I walked up to the hut at 11:30, finding tracks of both feet (human and canine) and a tent, so there had obviously been people there the previous night, but the place was deserted at the moment. I looked inside the hut, which functions as an official trail shelter, and sat down in there to have lunch. I made an entry in the visitors' log and then started packing up, since I was beginning to get cold. Outside the trees were dripping like crazy, and it seemed to be getting lighter still. The others had gone off in the direction of Lunndörren, and since that route starts off as a winter-only trail I imagined that they had had (and probably were still having) heavy work plodding through the snow. This also meant that I would have some plodding of my own to do as the continuation of the trail to Anaris was untouched since the snowfall.
After a short bit I came to Tvärån (one of many streams by that name), and here I had to look around a bit before I found a suitable place to cross. Back in the forest there was a bit more snow than before, but it was not too difficult. Suddenly the trees parted and I was treated to a nice view of Ö Vattensjön and the fjelds to the northwest. After passing a hollow I lost the path in the snow and took to following natural passages through the terrain in the general direction of the invisible trail. I gained a bit of altitude and then kept it, sinking fairly deep in the snow at times.
Eventually I came up onto the actual trail, where walking was easier, even though the snow remained. I was now on open ground, and the lighter conditions made for some very pretty views with the autumn leaves contrasting with the snow. After the passage of the stream between Staalavielie and Kruptjie a wind picked up, and ahead of me a low haze was approaching. At the next turn of the trail this haze came in the form of light snow, but before too long it passed. When I started up the very snowy valley the pass at its far end was concealed, but as I progressed across tricky little brooks the sky started to clear from the east, and rather quickly the sun began making itself known. From the threshold I beheld a very white view, and after one last look back I started down the other side.
I followed the marking cairns with a small group of reindeer ahead of me. Another bout of snow came and passed from behind as I made my way through the sometimes deep snow, looking at the depth of the reindeer tracks to judge the best route to take. Down on more level ground the path was just discernable at first, but then it disappeared under all the snow. I crossed a stream at a marked spot closer to the winter trail and pressed on ahead, feeling weary from the rougher-than-expected start – and now I had the goal of the day in full sight all the time. Behind me Stor-Anahögen was acquiring a cloud cap, and ahead of me there were more streams to pass, but these were smaller and caused no trouble. Åreskutan had now appeared, and it was bathed in sun, but I walked in shadow for the most part. The last portion felt better, and I walked up to the cute little cottage at 15:15.

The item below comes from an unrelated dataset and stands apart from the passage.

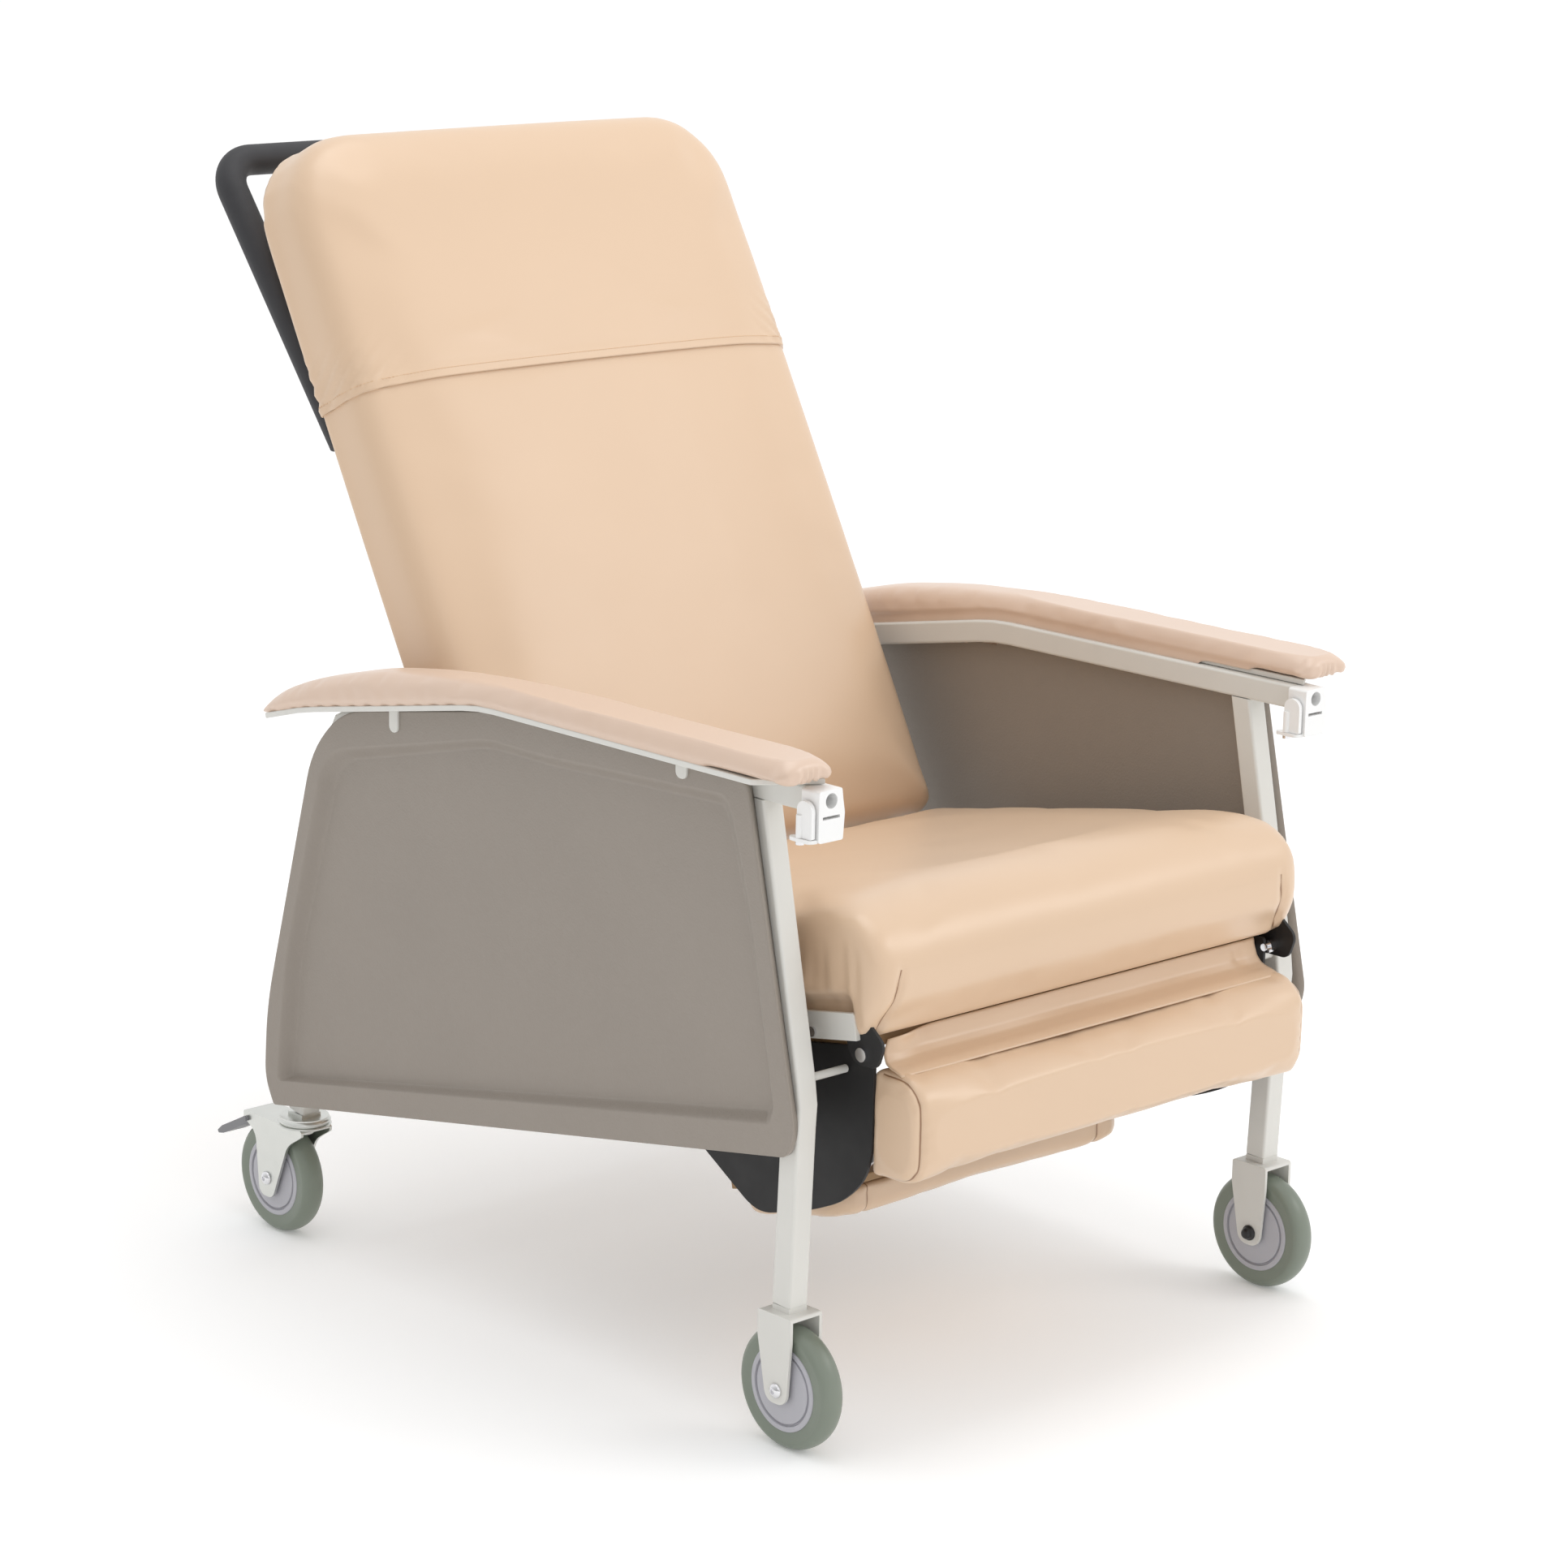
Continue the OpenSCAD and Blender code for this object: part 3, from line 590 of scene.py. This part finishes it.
def make_stitches(name, tree, line, pitch, thread, keep):
    """A row of short threads laid on a surface along a line."""
    bm = bmesh.new()
    for point, direction in along_line(line, pitch):
        if not keep(point):
            continue
        spot, normal, _, _ = tree.find_nearest(point)
        across = normal.cross(direction).normalized()
        turn = Matrix((across, normal, direction)).transposed().to_4x4()
        turn.translation = spot + normal * thread * 0.35
        bmesh.ops.create_cone(bm, cap_ends=True, segments=6, radius1=thread * 0.6, radius2=thread,
                              depth=pitch * 0.66, matrix=turn)
    return link_mesh(name, bm)


HEM = 0.556


def make_headrest(cushion):
    bm = bmesh.new()
    bm.from_mesh(cushion.data)
    bm.normal_update()
    bmesh.ops.bisect_plane(bm, geom=bm.verts[:] + bm.edges[:] + bm.faces[:], dist=1e-7, plane_co=(0, 0, HEM),
                           plane_no=(0, 0, 1), clear_inner=True)
    outward = {v: v.normal.copy() for v in bm.verts}
    for v in bm.verts:
        hem = 0.0007 * (1 - float(step(HEM + 0.011, HEM + 0.014, v.co.z)))
        v.co += outward[v] * (0.0016 + hem)
        v.co.y = min(v.co.y, 0.0742)
    rim = [e for e in bm.edges if e.is_boundary]
    inner = bmesh.ops.extrude_edge_only(bm, edges=rim)
    for v in (g for g in inner["geom"] if isinstance(g, bmesh.types.BMVert)):
        v.co += Vector((0, 0.0022 if v.co.y < 0.03 else 0, 0.0004))
        v.co.x -= math.copysign(0.0022, v.co.x) if abs(v.co.x) > 0.29 else 0
    cover = link_mesh("headrest_cover_vinyl", bm)
    surface_tree = BVHTree.FromPolygons([v.co for v in cover.data.vertices],
                                        [p.vertices[:] for p in cover.data.polygons])
    line = cut_line(cover.data, (0, 0, HEM + 0.0095), (0, 0, 1))
    row = make_stitches("headrest_stitches", surface_tree, line, 0.0042, 0.00042, lambda p: p.y < 0.071)
    cover.data.transform(BACK)
    cover.data.shade_smooth()
    row.data.transform(BACK)
    finish_piece(cover, "back_rest", FINISHES["vinyl_sheet"], ["headrest_cover"])
    finish_piece(row, "back_rest", FINISHES["thread"])


def end_seam(x, half, edge):
    """Distance to the seam that closes each end of a pad, a little in from the end face."""
    return np.abs(x) - (half - edge)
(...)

There was no one about, and neither were there any tracks. I went inside and found the place in very good condition despite its age (built in 1930). After fetching water I looked around the premises, and found that the woodshed was locked; not that I was planning on using the heater anyway, but I was surprised on the behalf of others. I swept a path between the guest cottage and the privy, for later use; now the sun was back and it was rather nice. I changed out of my walking clothes, which was a somewhat cold affair as the temperature was just 2°C. After sitting down for a rest I started dinner, and ate with delight as the sun passed into a rather large but transient cloud.
Since I was feeling chilly I lay down in my sleeping bag in one of the beds and read in an old issue of Turist – it was familiar enough that I realized it was one I had read before, but not so familiar that I couldn't reread it. Now the sun was back in force, and the snow was thawing visibly at places, but there was still a lot to go, and I had severe doubts regarding the continuation of the tour. The sun was also about to set, and before it did I went out for a little walk to enjoy the beautiful evening; it was entirely still and very nearly clear.
Later a close-to-full moon was rising, and it was a serene scene heightened by the cold. I returned to the comfort of my sleeping bag and lay snug for a good while. As most natural light had now faded I lit a candle and started reading in my book, having an evening snack as I did so. Outside the moon shone upon the fjelds, and the few clouds in attendance created intriguing patterns upon the slopes. I stood out on the porch for a bit and then did some hops on the spot to get my temperature up before going to bed at 21:15.